The entire tone of nostalgia and pop culture is the blatant theme of the project, as whilst Trash Talking is deliberately placating to its generations' obsessions, it is also toying with them. The other dramatic segment about Mr. Maggiccaall is entirely about this subject. Done almost in video game sprite graphics, at least before the 16-bit era, it is about various groups searching for the next pop culture of the future. The jokes have dated - the two predictions are "Black Adam Sandler" and "Da Da Vinci Code", but it manages to have some dynamic weight as, between scanning all of Adam Sandler's back catalogue and converting it through into a "Russian Nintendo bootleg file", the comments on details like being too old to understand what kids are into now or ending up with a U2 iPod show that the creators were pondering through this ridiculous scenario about nostalgia. That it ends with people arguing, accidentally damaging the iPod, and a robot's heart running away devastated and sad pretty much sums up their conclusion on this idea. They never reach a conclusion, but in real life, many don not reach a conclusion too and they usually argue as well, thus leading to no ideas coming about or being discovered.

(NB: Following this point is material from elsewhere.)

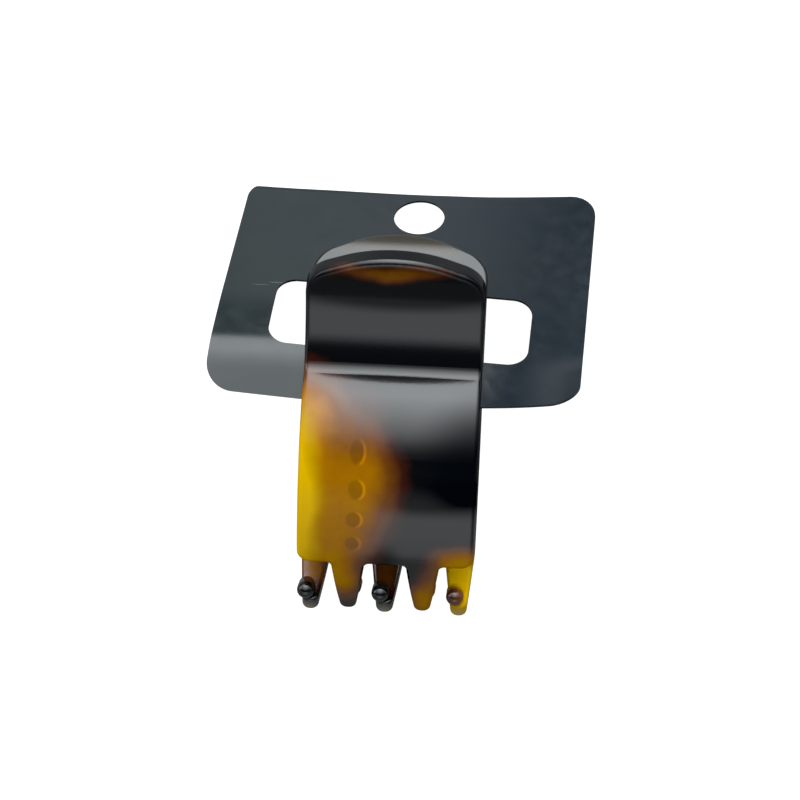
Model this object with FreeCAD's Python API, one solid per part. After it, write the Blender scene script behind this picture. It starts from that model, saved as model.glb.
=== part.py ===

Definitely, the term "acquired taste" is needed to sum up Trash Talking, and it is not abstract, closer to deliberately weird and burning one's eyes with the colour palette. As an obscure cultural item it is definitely fascinating, in the sense that whilst I have raised issues, I admire this production's homemade qualities and the clear sense, when you realise its creators were an art group, of them effectively creating what could have been a video installation but providing it for the public to access if they found that original DVD release. The border between trying to be weird on purpose or a sincere eccentricity is blurred in this case, but particularly with some of the dialogue that transpires and the pace, Trash Talking has been winning me over with the kind of curious and entertaining ponderances of this culture.